Anyway, to get back to the point, shedding these layers, slowly but surely, eventually gave me clarity. That clarity came in the form of simplicity, which brings me back to the title of this piece. When the mental chatter died down a little as I tuned into the present moment more and more often, the inner chaos was replaced with quiet. The constant narrative of thought/judgement in my mind was replaced with stillness. While I was out and about on my daily walks, noticing the marbling colours of the sky, or the elegant swooping of a wagtail or even occasionally the bounding motion of a deer in the distance – as cheesy as ALL of that shite is (and inevitably what’s still to come will be) – everything else abstract didn’t matter. Nothing mattered right then apart from the beauty that was around me. And it felt ridiculous and wasteful to be anywhere else but right there at that moment. Sometimes you’ve gotta give into the cheesiness and just choose peace, bro.

I felt this same feeling when I was in Sweden recently, which I now realise is because I was actually present – not only physically, but mentally. I was nowhere else, not planning the distant future or worrying about what was coming next. I was completely absorbed in the environment in which I was. I soaked up every moment – from the feeling of standing barefoot on her linoleum kitchen floor, to noticing the tiny rose motifs on her wallpaper, the pile of sudoku resting on the midnight blue table mats, her ‘90s style cooker with small framed photos of her every grandchild sitting on the shelf above it, the little seal sticker stuck to her radio that she’d turn on every Saturday morning. My days were filled with rich moments of noticing all the beauty in these details, all of which represented something of my grandmother – what she likes, where she’s been, what she’s seen, who she is, how those things are also in me somehow. And I really think this is why I remember this particular trip so vividly, as if it were barely a few moments ago. Every second was rich with my feeling of being completely there and when I say completely, I really mean it in the literal sense.  As a whole, grounded person; not someone who is half there and half in a future universe that doesn’t exist yet.

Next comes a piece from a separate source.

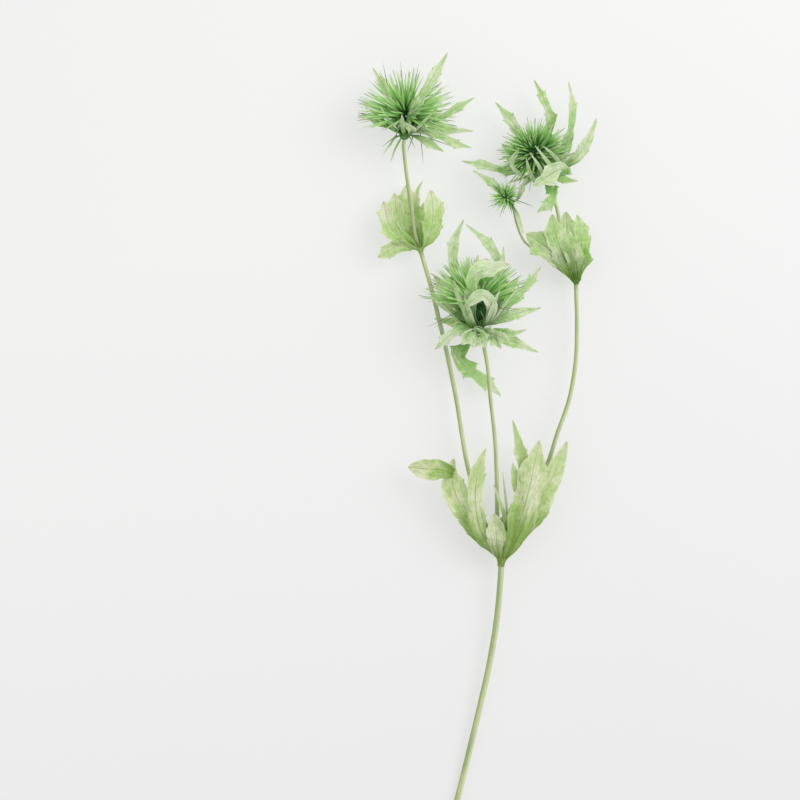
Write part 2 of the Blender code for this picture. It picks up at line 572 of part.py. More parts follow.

In learning to romanticise the ordinary, the previously mundane and even boring, that instilled not only an intense, electric presence, but a full sense of gratitude and love within me. Gratitude for having the ability to see and feel and hear these things, to even be there in the same room as my grandmother whom I adore so much. I think now, ‘Why wouldn’t you romanticise the ordinary?’ Because once you do, you realise just how ephemeral life is and how special everything in it is – and brace yourself for some more cheese, here – from the bricks that make up the building in which you live, to the hug from a friend after a tough week, from the smell of a vanilla-scented candle to the unexpected smile from a stranger. All of it is beautiful, simply because you’re alive to witness it.

Well, ahem, after all that mumbo-jumbo nonsense, I reckon it’s time for a stiff drink and a pack of Doritos, don’t you?